In the same vein, Beijing would like to see the United States adopt a more moderate and pragmatic approach to the Iran nuclear issue, with or without an Iraqi meltdown. China is not simply considering the $200 billion oil contract it recently locked in with Iran. Regional and world stability is at stake. Indeed, Beijing has become a profoundly conservative power with a growing stake in the stability of the international trading and security mechanisms. A less catastrophic resolution of the Iraq situation, a soft-landing for the six-party nuclear talks with North Korea and Iran, plus a more realistic and more responsible domestic U.S. fiscal policy are all essential ingredients for a healthier international system. In this category, an influential Chinese foreign policy analyst recently sparked a provocative debate about the negative connotation of the U.S. "decline," real or perceived. The consensus among China's America watchers seems to be that such a decline may not necessarily be a "good" thing for China and the world.

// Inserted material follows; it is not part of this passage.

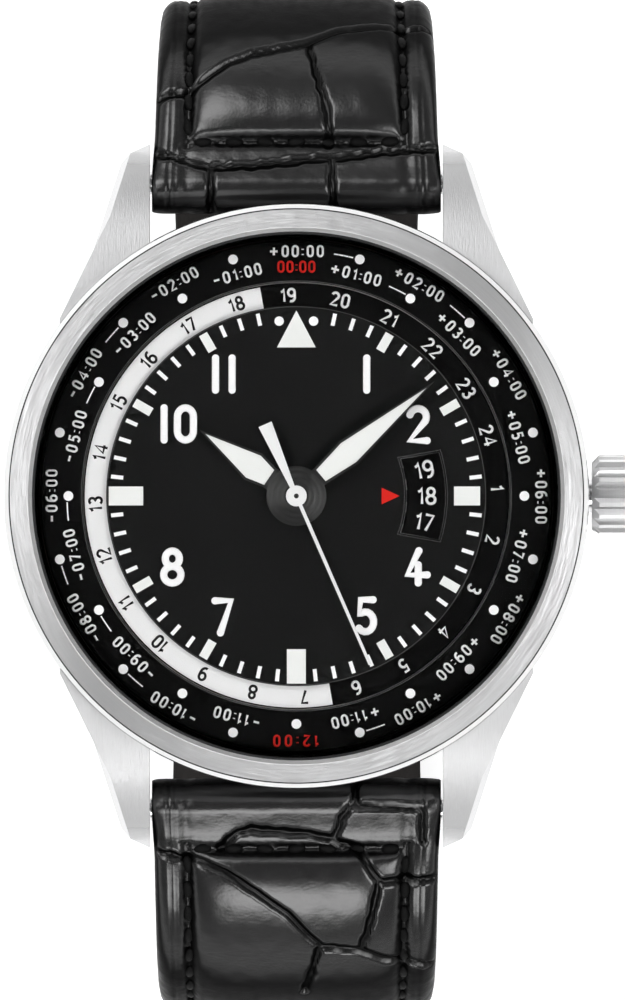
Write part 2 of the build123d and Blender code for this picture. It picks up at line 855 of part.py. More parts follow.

A self-confident, secure, and moderate if not humble America is perhaps in the best interests of all.

That said, central Asia remains the geostrategic playground of the world's major civilizations: Christianity, Islam, Hinduism, and Confucianism. And by the end of the 20 the century, all had become nuclearized. Understanding and managing the region would be hard enough during times of relative tranquility. The current major power politics in this part of the world, with all of its pronounced noble goals, allows for very little margin of error in the age of weapons of mass destruction.